CATMULL: You could not do production work for the other. But on the other side, you could beg, borrow, and steal ideas from each other, because we did not want them to be an existential threat to each other. We wanted them to have a good relationship and want the others to succeed and to feel ownership that they fixed their own problems.
HOFFMAN: This helped Pixar’s culture of constant refinement spread across all Disney’s filmmakers.
CATMULL: Which is then includes ILM and Marvel, in terms of the sharing of information. In an industry that’s changing quickly as this one is, we’re far better off if the individual studios can actually bring their own view to it and move quickly and not become ponderous because we’ve merged everything together.
HOFFMAN:The conventional move would’ve been to merge those different production units to save overhead, but Ed knew there was incalculable value in preserving the different creative approaches of Disney, Pixar, Marvel, Lucasfilm, and others, while still encouraging them to reach out to each other for help.
CATMULL: They just call up their counterpart at the other place. They’ll give an idea, they’ll say what they’re doing, and we ended up with this really healthy ecosystem, and it worked. And I feel very proud about that.
HOFFMAN: As your organization scales, there’s a tendency for silos to form, visions to narrow in scope, and layers of management to pile up. But that’s precisely why you need to instill a willingness to constantly reassess and retool your creative process. It will help you cut through all these layers, short circuit creative blocks and clear bottlenecks. You’ll just need to accept one thing.
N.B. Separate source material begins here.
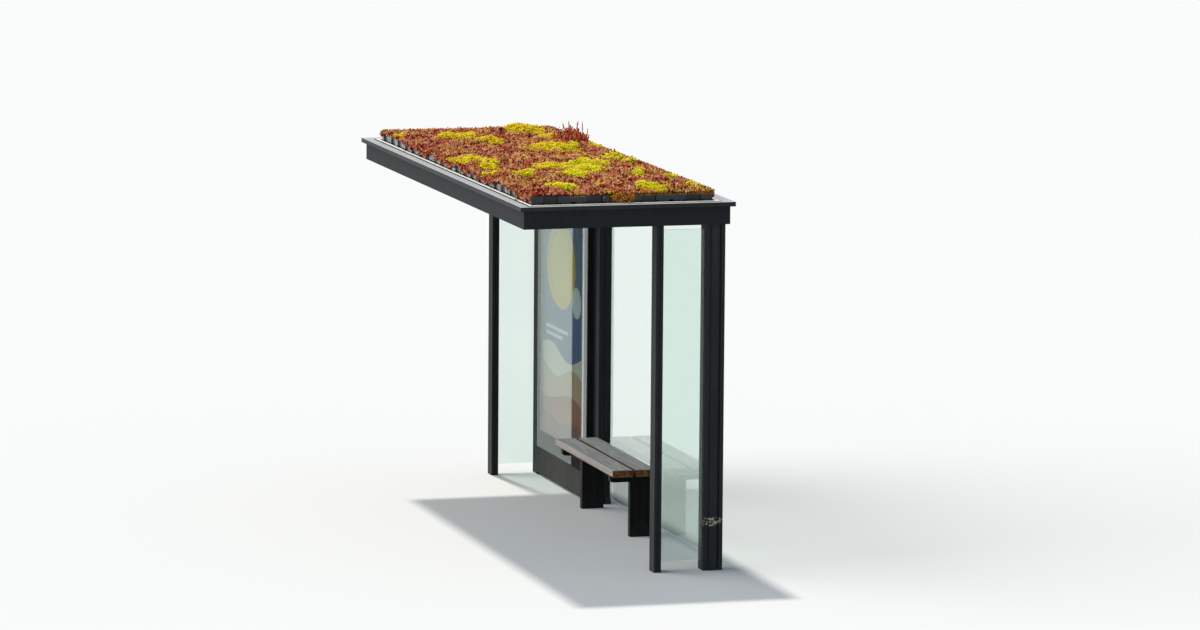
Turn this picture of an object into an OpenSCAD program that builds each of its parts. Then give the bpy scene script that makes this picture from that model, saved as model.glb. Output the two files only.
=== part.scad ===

CATMULL: There isn’t the recipe, there isn’t that sweet spot, and you get there and you’ve made it. This stuff is fundamentally unstable. There is no stable point. You have to keep doing this, over and over again. And it’s always different.
You go down a path and you really commit to it, but while you’re committing to it with passion, if it doesn’t work, you change.
HOFFMAN: I am Reid Hoffman. Thank you for listening.